Portland Art Museum / February 18 - May 27, 2012 / Portland, Oregon

http://www.portlandartmuseum.org/page.aspx?pid=626

Regarded as one of the leading American artists of the 20th century, Mark Rothko (1903-1970) began his life in art as Marcus Rothkowitz in Portland, Ore. Having emigrated from Russia as a 10-year-old with his mother and older sister in 1913 to join his father and brothers in Portland, Rothko attended Lincoln High School and took his first art classes at the Museum Art School before going off to Yale, New York City, and beyond. This exhibition celebrates a native son whose lyrical paintings created a legacy for the world. The 45 works in the exhibition trace Rothko’s artistic path from the late 1920s until shortly before his death in 1970. Borrowed from the Rothko family, the National Gallery of Art, and private collectors, the exhibition presents Portland’s first comprehensive look at the artist’s development and the aesthetic issues that shaped his production.
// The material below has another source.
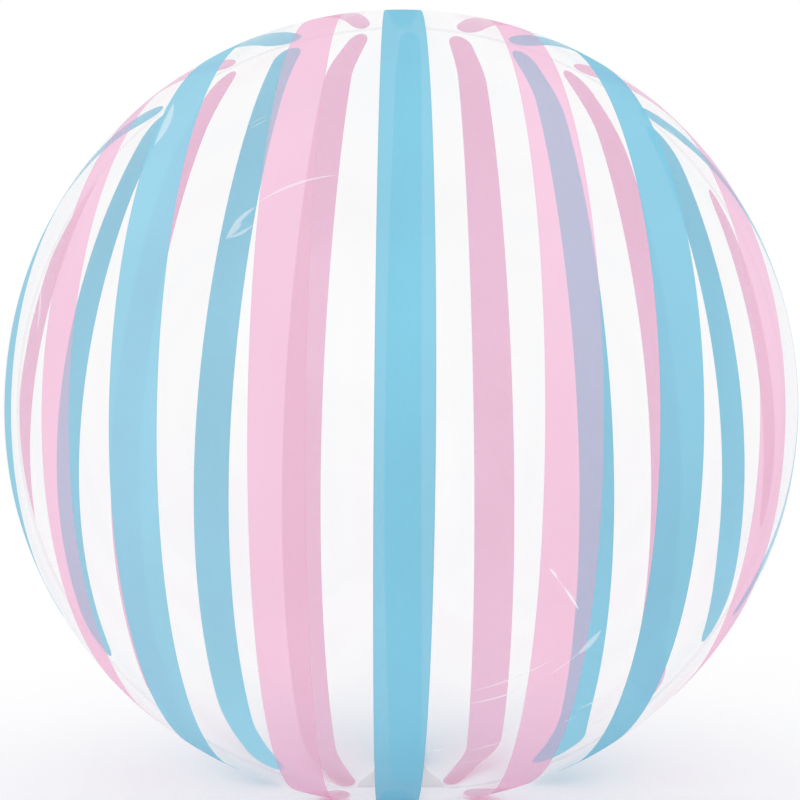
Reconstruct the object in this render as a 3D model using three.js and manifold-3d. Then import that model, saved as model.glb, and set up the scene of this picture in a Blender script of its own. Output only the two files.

The exhibition moves from his early figurative works of the 1920s under the tutelage of Max Weber and friendship with Milton Avery, into the attenuated figures of his New York subway paintings, through an abstract surrealist phase to the emergence at the end of the 1940s of his mature abstract style of floating, saturated color and transcendent calm. A retrospective survey of Mark Rothko’s paintings has never been staged in Portland, although Rothko’s first museum exhibition was hosted by the Museum in 1933-34. The Museum thanks the National Gallery of Art and the Rothko children, Kate Rothko Prizel and Christopher Rothko, for their enthusiasm and support of this effort to bring the paintings of Mark Rothko to Portland. The late Harold Schnitzer was instrumental in moving this landmark exhibition to fruition for the community.